Except, remarkably, for fighting. Given how many sleep-deprived Type-A’s were involved I’d have expected more clashing and scheming. I’m not saying we were saints but I’ve seen these pressure cookers go off like dynamite in a microwave. Didn’t happen. Not to be a homer, but maybe there is something to this “Uno” culture we talk about at gyro.
Cut to Friday, when we delivered a big, careening hurricane of people and ideas. Prior to that, the pressure had been building all week and as the first bands rippled through our offices the energy became palpable: people running around, printing docs, yelling into phones. Then when the client finally came off that elevator: total quiet. In the eye now. Hush. The adrenaline crackling like electricity… kaboom! 90 minutes of full-on energy. The pitch.
And then, just like that, it’s over…
A bit later, sitting in the cab to JFK, I find myself feeling depressed. Not because we did a bad job. Frankly, I think we killed it. So why? Did I miss the crazy camaraderie? The caffeinated late night writing sessions? The crap take-out? My colleagues?
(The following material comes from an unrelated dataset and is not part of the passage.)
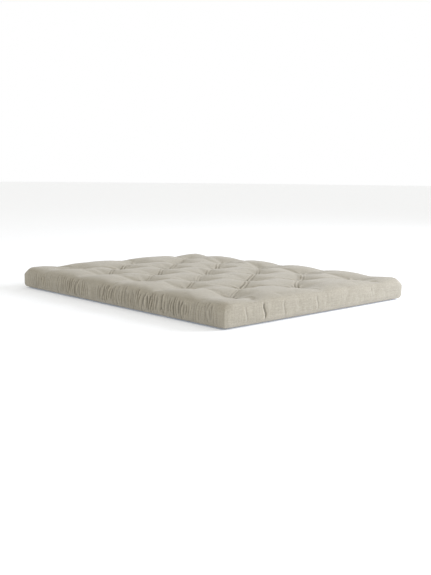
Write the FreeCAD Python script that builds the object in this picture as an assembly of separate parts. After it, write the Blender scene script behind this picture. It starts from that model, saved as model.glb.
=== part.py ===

That’s part of it. One can’t help but develop a corps d’esprit. But there’s also a strange sadness that isn’t so easy to describe. My business partner calls it “post pitch depression.” It’s a perfect name for it. After all, we’d gone through a protracted labor and given birth to three ideas (triplets!) in front of parents who may or may not even want them!! Intense!!!
Understandably, I am spent and a little shell-shocked. I don’t drink alcohol anymore but I most certainly would if I could.
A pitch is a force of nature. For all of the stress and pain it causes, they also create a Stockholm Syndrome among the participants (me anyway).
I don’t want it to end even though I desperately want it to end. I love my teammates even though I want to kill them. Weird shit like that. Post pitch depression. I’ll get over it. And there will always be another.